2012-03-29 Thread Mike Edenfield
 From: Alan McKinnon [mailto:alan.mckin...@gmail.com]

 OK, semantics. Let me re-phrase:
 
 Why is a third party script, running in the context of the udev universe,
 indiscriminately allowed to launch daemons at early boot time?
 
 I don't think I agree with Neil in that this is a udev design flaw (as any
fix will
 be worse than the flaw). Instead it looks to me like a classic case of
 
 You are free to do anything you want but if you break it you keep the
 pieces. If you do something stupid, it's not my problem and you're on your
 own.

This is, unfortunately, the biggest drawback to having a commercial entity
in charge of doing the software development: this kind of attitude stops
applying. Gentoo's developers, for example, would really like for people to
use Gentoo, and work hard to make Gentoo useable, but if you start with the
threats of I'm gonna stop using your OS unless you fix this RIGHT NOW!
they'll probably just roll their eyes and ignore you.

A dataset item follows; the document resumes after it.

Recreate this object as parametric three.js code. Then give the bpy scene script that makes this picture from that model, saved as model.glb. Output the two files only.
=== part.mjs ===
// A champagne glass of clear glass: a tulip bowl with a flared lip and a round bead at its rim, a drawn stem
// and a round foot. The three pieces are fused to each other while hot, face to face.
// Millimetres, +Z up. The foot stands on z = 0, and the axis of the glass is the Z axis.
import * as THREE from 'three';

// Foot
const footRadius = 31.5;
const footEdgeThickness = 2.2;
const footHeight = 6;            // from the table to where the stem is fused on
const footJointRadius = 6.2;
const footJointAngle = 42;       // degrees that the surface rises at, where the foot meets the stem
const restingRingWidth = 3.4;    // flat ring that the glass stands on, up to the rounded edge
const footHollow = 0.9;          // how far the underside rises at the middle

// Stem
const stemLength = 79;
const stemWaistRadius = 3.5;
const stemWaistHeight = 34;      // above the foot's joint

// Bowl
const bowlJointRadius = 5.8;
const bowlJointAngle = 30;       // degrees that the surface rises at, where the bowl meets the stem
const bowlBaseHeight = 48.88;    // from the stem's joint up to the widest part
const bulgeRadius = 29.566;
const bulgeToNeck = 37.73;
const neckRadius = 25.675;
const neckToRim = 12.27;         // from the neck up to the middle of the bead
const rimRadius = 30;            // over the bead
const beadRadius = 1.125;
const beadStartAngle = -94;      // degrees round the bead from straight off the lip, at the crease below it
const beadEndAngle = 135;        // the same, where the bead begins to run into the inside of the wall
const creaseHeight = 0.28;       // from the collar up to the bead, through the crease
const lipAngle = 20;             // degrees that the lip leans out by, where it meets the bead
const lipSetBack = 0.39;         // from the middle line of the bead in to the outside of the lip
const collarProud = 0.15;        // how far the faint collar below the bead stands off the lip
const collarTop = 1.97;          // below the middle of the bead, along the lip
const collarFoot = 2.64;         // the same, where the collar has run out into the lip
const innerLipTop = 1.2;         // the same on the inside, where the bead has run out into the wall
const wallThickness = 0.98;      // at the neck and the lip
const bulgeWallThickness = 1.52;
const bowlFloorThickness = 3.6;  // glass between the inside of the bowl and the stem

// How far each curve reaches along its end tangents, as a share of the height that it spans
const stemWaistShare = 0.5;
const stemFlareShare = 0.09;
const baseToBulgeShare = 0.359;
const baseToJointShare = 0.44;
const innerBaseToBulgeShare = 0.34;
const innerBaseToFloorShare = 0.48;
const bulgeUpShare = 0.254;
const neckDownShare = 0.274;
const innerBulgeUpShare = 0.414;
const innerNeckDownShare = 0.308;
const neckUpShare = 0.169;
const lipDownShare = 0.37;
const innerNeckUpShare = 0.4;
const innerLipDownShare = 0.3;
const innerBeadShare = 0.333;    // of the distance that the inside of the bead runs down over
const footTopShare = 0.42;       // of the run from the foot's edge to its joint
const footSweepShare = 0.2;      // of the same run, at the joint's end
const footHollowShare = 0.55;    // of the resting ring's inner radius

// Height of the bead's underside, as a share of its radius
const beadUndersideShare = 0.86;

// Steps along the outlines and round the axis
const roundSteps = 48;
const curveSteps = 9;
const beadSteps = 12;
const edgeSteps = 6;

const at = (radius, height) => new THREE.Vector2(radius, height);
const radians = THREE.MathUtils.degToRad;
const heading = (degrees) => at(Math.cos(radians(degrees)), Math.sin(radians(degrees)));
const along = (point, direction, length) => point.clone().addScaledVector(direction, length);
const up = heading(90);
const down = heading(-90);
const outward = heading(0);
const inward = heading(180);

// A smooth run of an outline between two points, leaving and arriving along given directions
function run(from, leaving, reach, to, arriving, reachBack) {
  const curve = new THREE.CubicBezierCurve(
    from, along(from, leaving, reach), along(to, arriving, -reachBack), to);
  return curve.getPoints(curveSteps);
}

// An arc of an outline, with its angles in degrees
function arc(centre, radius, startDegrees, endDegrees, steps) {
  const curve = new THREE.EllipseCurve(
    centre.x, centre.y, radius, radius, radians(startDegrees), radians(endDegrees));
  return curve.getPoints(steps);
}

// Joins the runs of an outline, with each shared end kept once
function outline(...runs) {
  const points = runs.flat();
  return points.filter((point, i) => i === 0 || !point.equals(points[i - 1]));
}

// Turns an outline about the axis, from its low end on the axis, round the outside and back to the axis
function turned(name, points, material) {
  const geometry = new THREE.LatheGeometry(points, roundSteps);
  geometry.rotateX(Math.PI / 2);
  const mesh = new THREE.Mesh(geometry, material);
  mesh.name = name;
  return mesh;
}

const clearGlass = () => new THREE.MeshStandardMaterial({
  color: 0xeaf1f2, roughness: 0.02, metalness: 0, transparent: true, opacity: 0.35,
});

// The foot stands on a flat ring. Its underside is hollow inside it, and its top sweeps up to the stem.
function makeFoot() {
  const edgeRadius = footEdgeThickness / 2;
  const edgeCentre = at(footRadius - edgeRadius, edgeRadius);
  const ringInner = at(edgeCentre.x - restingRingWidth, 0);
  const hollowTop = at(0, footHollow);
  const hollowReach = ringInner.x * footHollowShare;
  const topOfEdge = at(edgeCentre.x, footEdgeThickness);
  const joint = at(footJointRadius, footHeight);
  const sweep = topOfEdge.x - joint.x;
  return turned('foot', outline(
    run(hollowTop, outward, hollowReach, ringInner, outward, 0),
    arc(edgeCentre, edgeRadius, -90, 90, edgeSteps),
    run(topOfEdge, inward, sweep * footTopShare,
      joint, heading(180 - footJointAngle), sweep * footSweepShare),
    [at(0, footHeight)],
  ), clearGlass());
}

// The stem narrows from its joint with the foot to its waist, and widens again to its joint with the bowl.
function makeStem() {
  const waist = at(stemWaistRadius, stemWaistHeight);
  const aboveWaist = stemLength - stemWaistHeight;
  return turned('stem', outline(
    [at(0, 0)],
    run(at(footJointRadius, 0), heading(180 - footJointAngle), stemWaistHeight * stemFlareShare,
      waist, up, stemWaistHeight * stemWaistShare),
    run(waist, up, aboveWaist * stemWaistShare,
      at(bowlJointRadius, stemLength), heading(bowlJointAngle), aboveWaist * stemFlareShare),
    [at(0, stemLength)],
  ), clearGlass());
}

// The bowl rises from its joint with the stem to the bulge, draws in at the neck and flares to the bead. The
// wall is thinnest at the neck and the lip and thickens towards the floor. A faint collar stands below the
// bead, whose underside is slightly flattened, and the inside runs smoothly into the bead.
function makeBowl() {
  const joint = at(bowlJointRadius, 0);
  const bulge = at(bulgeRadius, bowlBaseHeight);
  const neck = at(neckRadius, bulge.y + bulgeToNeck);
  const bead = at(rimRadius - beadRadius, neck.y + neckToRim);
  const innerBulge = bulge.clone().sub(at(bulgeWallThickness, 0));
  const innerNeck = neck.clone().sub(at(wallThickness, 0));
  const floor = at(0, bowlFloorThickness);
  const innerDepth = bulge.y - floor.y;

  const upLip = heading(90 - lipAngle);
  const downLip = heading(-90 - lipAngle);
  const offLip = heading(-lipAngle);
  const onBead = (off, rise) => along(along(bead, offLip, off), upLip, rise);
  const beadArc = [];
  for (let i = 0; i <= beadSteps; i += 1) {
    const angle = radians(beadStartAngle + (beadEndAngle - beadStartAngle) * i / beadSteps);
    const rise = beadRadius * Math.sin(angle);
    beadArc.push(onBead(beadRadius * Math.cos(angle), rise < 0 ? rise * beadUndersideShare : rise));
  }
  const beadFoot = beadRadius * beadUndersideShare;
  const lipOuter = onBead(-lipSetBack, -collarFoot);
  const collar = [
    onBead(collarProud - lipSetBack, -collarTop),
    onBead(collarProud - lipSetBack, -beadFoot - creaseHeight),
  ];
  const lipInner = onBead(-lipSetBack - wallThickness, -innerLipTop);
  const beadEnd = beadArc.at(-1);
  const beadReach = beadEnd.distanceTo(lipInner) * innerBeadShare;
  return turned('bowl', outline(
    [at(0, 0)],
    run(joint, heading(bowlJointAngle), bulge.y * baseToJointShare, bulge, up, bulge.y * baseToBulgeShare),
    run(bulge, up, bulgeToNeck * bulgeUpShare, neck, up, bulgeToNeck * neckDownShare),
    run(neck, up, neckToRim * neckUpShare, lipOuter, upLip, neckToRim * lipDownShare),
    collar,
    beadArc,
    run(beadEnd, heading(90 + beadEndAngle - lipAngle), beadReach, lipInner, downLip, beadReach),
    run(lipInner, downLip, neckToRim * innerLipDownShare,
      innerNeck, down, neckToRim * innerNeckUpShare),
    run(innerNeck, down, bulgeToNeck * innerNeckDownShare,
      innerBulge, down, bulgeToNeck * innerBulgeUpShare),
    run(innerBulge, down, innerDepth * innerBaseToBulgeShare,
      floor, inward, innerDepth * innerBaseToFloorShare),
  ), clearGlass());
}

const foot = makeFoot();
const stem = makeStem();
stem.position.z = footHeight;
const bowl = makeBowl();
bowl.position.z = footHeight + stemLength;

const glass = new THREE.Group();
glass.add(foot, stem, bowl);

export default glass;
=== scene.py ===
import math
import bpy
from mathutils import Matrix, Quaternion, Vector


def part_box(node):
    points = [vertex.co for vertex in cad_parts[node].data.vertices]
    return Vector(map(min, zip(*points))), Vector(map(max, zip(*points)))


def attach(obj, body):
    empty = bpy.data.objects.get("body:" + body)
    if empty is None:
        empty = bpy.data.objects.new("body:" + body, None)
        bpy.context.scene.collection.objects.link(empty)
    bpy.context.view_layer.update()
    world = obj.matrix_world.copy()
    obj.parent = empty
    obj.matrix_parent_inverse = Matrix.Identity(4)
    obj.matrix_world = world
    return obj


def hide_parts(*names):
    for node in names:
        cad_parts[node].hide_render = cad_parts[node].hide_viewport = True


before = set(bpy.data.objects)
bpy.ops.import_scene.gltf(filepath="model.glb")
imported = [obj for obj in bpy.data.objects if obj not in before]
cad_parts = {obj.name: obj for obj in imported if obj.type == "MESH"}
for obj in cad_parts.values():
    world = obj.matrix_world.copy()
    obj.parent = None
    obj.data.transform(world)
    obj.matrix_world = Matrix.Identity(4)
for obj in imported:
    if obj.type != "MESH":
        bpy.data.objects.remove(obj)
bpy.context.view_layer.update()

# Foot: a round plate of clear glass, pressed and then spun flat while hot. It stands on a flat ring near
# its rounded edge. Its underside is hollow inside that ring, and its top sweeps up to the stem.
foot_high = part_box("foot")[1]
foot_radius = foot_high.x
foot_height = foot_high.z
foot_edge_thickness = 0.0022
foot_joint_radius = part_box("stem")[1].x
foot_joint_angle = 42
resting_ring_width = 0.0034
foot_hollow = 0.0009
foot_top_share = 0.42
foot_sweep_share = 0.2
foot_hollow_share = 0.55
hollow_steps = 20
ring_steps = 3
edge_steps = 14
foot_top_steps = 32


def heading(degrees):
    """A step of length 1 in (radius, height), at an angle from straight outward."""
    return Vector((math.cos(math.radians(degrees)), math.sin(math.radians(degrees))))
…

RedHat has a
*commercial* interest in people using RedHat, even the non-commercial
versions, and if their *customers* start filing bugs like I cannot make my
Bluetooth keyboard work with my nfs mounted /usr that plays a ring tone
through alsa when I mount it, they are much more motivated to fix it.

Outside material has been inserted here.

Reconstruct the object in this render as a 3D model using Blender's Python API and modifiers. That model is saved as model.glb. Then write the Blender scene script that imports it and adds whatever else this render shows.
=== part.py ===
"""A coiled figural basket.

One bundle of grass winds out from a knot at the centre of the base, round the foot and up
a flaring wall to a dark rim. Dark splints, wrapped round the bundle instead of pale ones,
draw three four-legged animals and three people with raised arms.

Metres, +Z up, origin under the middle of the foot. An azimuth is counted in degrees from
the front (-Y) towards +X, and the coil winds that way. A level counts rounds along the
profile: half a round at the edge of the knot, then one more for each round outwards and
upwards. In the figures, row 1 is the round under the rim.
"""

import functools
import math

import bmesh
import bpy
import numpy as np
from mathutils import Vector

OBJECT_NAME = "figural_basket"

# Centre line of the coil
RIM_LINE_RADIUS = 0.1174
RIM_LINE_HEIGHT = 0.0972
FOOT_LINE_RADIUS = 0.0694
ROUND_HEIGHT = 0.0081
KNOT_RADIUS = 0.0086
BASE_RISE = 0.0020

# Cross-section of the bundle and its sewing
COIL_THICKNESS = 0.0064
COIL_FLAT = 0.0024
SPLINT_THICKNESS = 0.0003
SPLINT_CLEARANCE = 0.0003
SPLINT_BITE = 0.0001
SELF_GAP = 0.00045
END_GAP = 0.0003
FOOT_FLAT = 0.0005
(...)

 I see nothing wrong with udev applying some reasonable constraints such as
 clearly documenting at what point in the boot process udev is in a
position to
 arbitrarily run anything. Earlier than that point, anything does not
actually
 apply.

I don't think it's a design flaw, as much as it's a possible point of
improvement for udev. It would be useful if udev could somehow distinguish
between early and late devices. This doesn't eliminate the problem
entirely: nothing is stopping you from, say, telling udev that mounting /usr
requires /usr/mountme. But if you did something that silly, it would
obviously be your fault.

I think there are some options for how udev could be better here, it's just
that they all seem to be a lot of risk; as much risk or more as just saying
don't do that or use an initramfs. Off the top of my head:

* udev could enforce that point you mention, and allow device scripts to
explicitly say defer trying to configure me until after $KEYPOINT has been
reached.
* udev could keep track of dependencies between devices or device scripts
and allow one to say don't run me until $DEVICE is also present
* udev could keep track of prerequisite triggers for device scripts, and
allow one to say don't run me until /usr/bin/alsaconf exists, but run me as
soon as that appears.
* udev could keep track of failed devices, and include a command-line switch
like --reprocess; the init process could launch udev, allow whatever fails
to fail, mount /usr, then tell udev to try again.

As I understand it, the architecture of udev (and the kernel) makes many of
these difficult; udev events are processed individually, isolated from each
other. It has no concept of things like when I'm done configuring devices
or devices that are waiting to be configured after this one. Though
keeping track of failed devices seems like it would not be terribly
difficult, as long as you could distinguish btween devices that are fatal
failures vs. transient ones.

Again, I'm not faulting the udev team for not doing those things. They
either do a lot of work to update the behavior of udev to support a
configuration they think is invalid and broken, or they simply tell people
to stop using the invalid or broken configuration. If there were a clear
consensus that the configuration was not, in fact, broken, then I could
possibly see where they might be expected (from a /community/ perspective,
clearly they have no /formal/ obligations to any of us) to put in that
effort. But the consensus seems largely weighted towards agreeing with them,
or at least not caring either way.

--Mike




Re: [gentoo-user] Re: InitRAMFS - boot expert sought

2012-03-29 Thread Neil Bothwick
On Thu, 29 Mar 2012 22:55:42 +0200, Alan McKinnon wrote:

 I don't think I agree with Neil in that this is a udev design flaw (as
 any fix will be worse than the flaw). Instead it looks to me like
 a classic case of
 
 You are free to do anything you want but if you break it you keep the
 pieces. If you do something stupid, it's not my problem and you're on
 your own.
 
 I see nothing wrong with udev applying some reasonable constraints such
 as clearly documenting at what point in the boot process udev is in a
 position to arbitrarily run anything. Earlier than that point,
 anything does not actually apply.

The reason I think it is a flaw is that udev is capable of doing some
very clever stuff with nothing more than a simple device rule, but such
clever stuff has no place in early boot. On the other hand, it also does
basic stuff, like creating device nodes, that certainly does belong in
early boot. The problem is that udev provides no way to distinguish
between the early boot essentials and the clever stuff.

Only a small subset of its work should be done when it is first started,
possibly by tagging those rules, or simply postponing any rules with a
RUN command. Or maybe a separate command (or invocation of the same
command) that just creates device nodes, and any specified symlinks, much
like mdev does, then kick in the full version later.

However, as I type this, I can think of all sorts of arguments about what
should be run early and what not. I'm beginning to understand why the
devs decided if you want all this clever stuff, you'll just have to
make /usr available.


-- 
Neil Bothwick

Windows Error:01F Reserved for future mistakes.